The tariffs will surely have an
impact on margins for companies that produce their own electricity, like Fecto
Cement. But that is a problem no more, as cement prices have recently been
raised by Rs. 15-20 per kg, amounting to around Rs. 300-400 per ton. I have not
run any calculations but something tells me they should be enough to cover any
margin loss due to the power price hike.
On a side note, companies like DG
Khan Cement (despite my detestation for large caps), and others, that produce
their own electricity should benefit most from the price hike since for them there
has been no price hike. They actually produce their own electricity from gas
whose prices really haven’t risen much. Since cement prices move together,
these companies will benefit most from the price increase.

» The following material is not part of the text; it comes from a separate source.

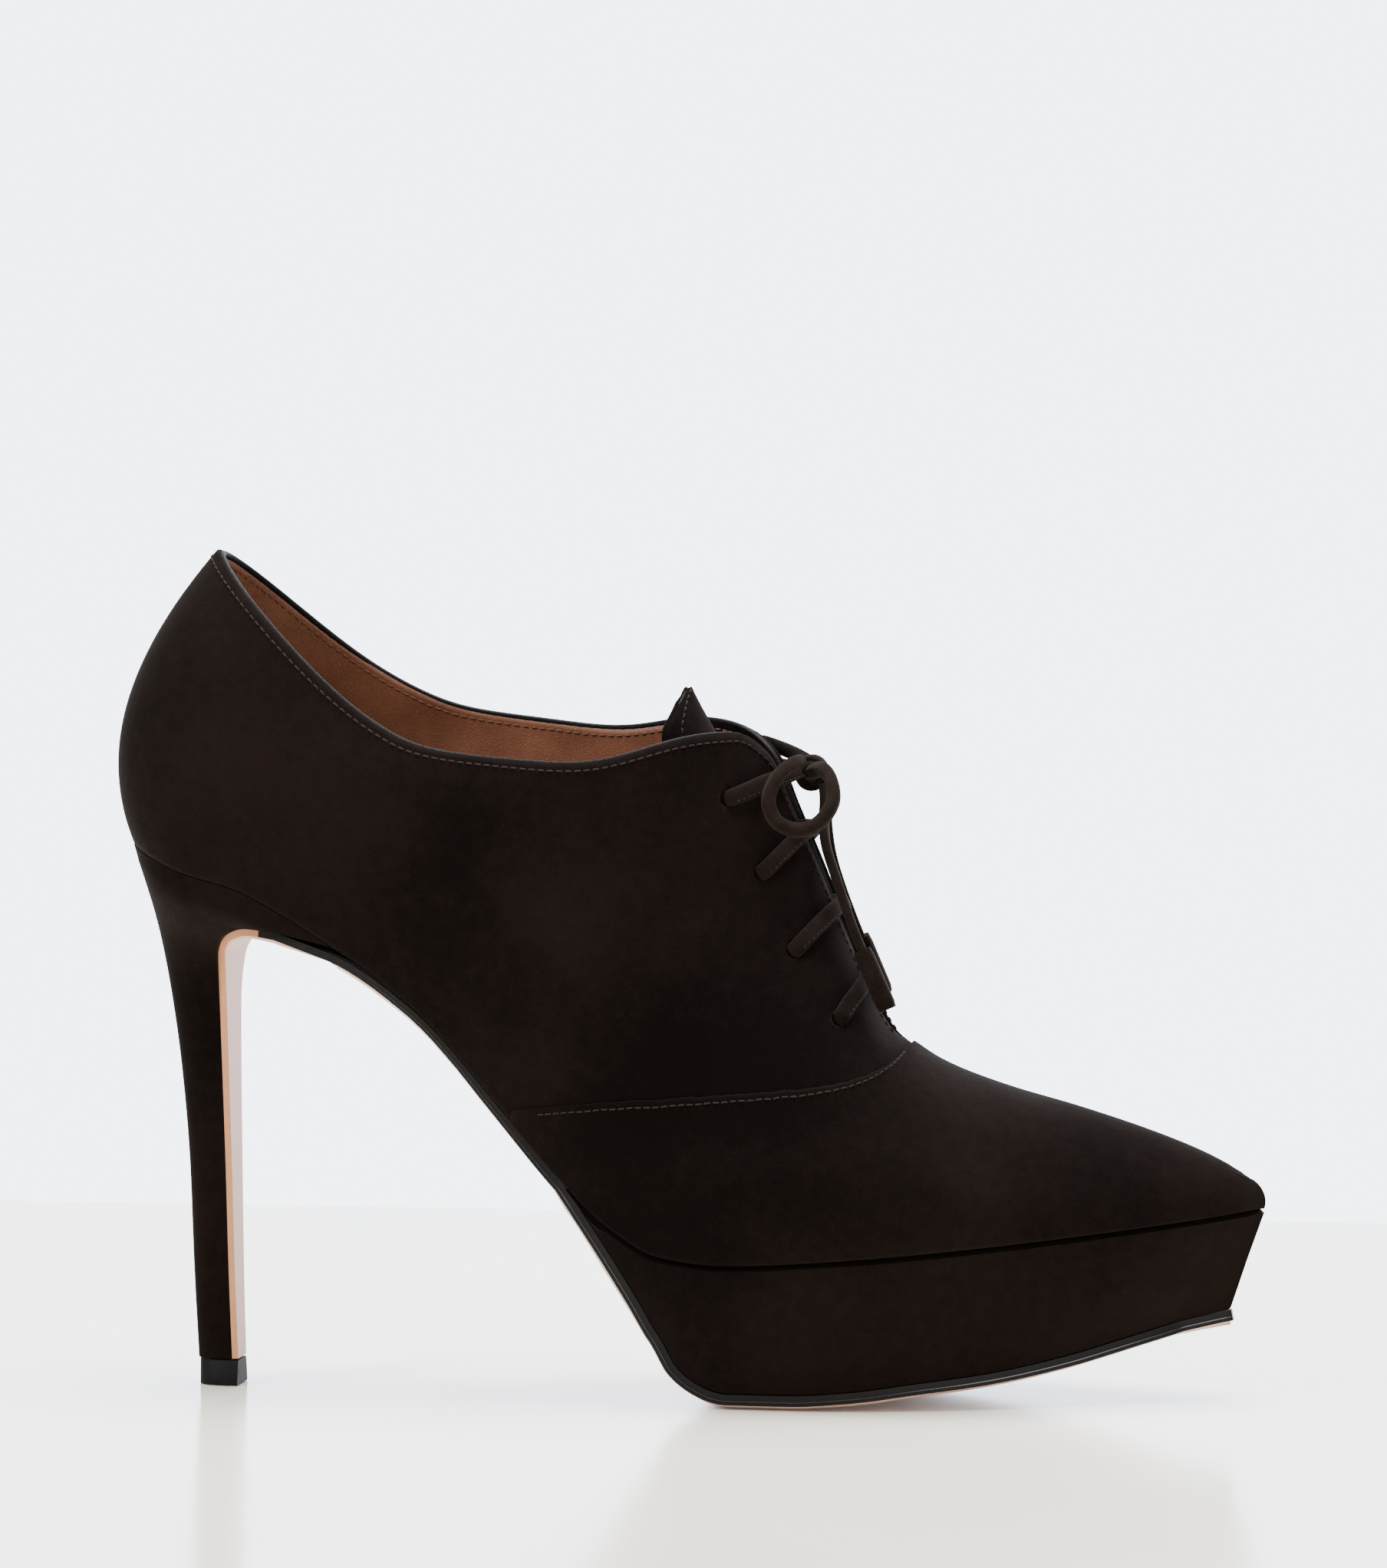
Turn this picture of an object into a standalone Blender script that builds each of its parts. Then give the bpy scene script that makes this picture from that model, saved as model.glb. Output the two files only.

Good times are here to stay for
the Cement Industry. Inflated prices will keep margins inflated and ensuing
earnings which will in fact continue to positively impact valuations. Given the
beating the industry has taken over the past few weeks - the prices are at very
attractive levels. And given the cement price increase as of late, stock prices
are only going to go up and it is only a matter of time when the pre-cartel-breaking-rumors
levels are going to be achieved. Perhaps the market already realizes all these
factors and for this reason, many stocks in the sector closed at ‘upper-locks’
on the last trading day. Perhaps we are at the advent of another bull run. I
see 25-30% returns from current levels in the next few weeks especially in the
wake of the upcoming results reason and suggest taking positions as soon as
possible for healthy returns, especially in the short term.
The market opens in
about 1.5 hours. It is time to jump on the band wagon!